Updating Road Maps at City Scale With Remote Sensed Images and Existing Vector Maps
Xin Chen, Anzhu Yu, Sun Qun, Wenyue Guo, Qing Xu, Bowei Wen
Abstract
Currently, many countries have built geo-information databases and gathered large amounts of geographic data. However, with the extensive construction of infrastructure and rapid expansion of cities, road updating process is imperative to maintain the high quality of current basic geographic information. Currently, road extraction and change detection are two commonly used methods to solve road updating problems. Most of the existing methods rely on a large number of accurate road labels to generate road information, while ignoring the use of quantities of available but incomplete road maps. In our work, we proposed a semi-supervised road extraction method specifically for road-updating applications (SRUNet). In this approach, historical road maps are fused with the latest remote sensing images, and state of the roads are updated directly.
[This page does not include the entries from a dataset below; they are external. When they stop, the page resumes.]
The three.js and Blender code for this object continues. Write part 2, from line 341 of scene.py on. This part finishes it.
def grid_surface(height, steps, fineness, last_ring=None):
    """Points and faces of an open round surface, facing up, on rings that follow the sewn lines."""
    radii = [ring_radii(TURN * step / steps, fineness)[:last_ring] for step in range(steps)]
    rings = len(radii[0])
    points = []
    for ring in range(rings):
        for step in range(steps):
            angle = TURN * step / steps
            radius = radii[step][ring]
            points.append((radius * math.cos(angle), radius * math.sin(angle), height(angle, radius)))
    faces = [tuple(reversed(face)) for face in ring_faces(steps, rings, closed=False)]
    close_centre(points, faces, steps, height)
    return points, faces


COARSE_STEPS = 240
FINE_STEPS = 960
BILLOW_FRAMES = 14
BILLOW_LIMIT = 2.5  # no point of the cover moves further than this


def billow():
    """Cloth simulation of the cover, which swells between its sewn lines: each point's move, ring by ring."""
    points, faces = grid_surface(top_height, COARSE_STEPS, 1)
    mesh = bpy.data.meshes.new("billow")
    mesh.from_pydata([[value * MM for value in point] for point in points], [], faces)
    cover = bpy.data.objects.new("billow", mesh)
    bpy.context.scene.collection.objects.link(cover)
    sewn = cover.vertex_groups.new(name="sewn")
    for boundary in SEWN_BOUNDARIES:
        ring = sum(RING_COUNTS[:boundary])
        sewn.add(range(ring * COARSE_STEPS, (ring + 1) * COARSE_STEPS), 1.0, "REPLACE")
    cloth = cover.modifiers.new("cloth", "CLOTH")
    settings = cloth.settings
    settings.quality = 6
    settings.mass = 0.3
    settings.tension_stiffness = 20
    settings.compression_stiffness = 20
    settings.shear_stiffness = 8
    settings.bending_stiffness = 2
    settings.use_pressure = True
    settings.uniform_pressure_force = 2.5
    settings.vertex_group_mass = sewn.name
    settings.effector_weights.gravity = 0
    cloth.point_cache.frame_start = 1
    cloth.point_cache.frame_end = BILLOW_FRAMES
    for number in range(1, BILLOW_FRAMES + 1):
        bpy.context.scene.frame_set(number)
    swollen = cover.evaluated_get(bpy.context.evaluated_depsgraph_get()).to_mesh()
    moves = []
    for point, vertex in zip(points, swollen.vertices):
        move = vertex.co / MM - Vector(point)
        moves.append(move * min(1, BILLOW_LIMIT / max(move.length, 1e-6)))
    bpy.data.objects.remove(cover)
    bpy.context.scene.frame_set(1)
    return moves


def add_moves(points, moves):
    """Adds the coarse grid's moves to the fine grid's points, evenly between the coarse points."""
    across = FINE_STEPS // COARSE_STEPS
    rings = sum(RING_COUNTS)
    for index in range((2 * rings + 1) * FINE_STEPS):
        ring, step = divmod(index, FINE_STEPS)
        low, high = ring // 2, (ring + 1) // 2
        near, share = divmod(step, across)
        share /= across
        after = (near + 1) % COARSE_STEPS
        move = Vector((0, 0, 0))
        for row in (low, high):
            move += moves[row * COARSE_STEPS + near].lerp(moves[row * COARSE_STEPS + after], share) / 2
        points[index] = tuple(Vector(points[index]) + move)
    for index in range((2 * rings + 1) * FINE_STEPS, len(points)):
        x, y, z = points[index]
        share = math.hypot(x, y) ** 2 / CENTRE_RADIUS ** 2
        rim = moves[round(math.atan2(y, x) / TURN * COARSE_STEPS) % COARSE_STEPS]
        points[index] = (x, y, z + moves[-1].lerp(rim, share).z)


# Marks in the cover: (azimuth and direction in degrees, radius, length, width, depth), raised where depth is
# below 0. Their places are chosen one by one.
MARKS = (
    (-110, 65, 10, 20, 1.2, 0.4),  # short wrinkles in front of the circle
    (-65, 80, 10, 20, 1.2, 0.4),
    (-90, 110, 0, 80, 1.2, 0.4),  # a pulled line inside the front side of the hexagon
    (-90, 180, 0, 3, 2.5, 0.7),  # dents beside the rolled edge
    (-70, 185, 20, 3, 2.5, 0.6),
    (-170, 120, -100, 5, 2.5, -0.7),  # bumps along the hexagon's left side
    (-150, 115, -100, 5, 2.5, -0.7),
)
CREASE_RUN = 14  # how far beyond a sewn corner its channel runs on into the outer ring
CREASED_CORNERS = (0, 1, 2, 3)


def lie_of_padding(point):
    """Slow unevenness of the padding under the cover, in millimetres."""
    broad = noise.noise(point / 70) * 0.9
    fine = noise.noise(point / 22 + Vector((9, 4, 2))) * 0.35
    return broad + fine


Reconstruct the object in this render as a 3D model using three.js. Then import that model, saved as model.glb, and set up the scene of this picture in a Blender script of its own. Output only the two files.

A multi-branch network is the core of the method, which consists of three noteworthy parts: Map Encoding Branch (MEB) proposed for representation learning, Boundary Enhancement Module (BEM) for improving the accuracy of boundary prediction, and Residual Refinement Module (RRM) for further optimizing the prediction results. We applied our method to two datasets: the DeepGlobe public dataset and our self-constructed dataset from Zhengzhou and Nanjing. Experimental results shows that our method achievs an improvement of 14.37% over the baseline approach. Notably, the addition of historical maps improved the model’s performance by 12.4%. Promising results were obtained on two cities’ large-scale road networks. With the reliable prediction results and improved performance, we believe SRUNet is meaningful for a wide range of road renewal applications.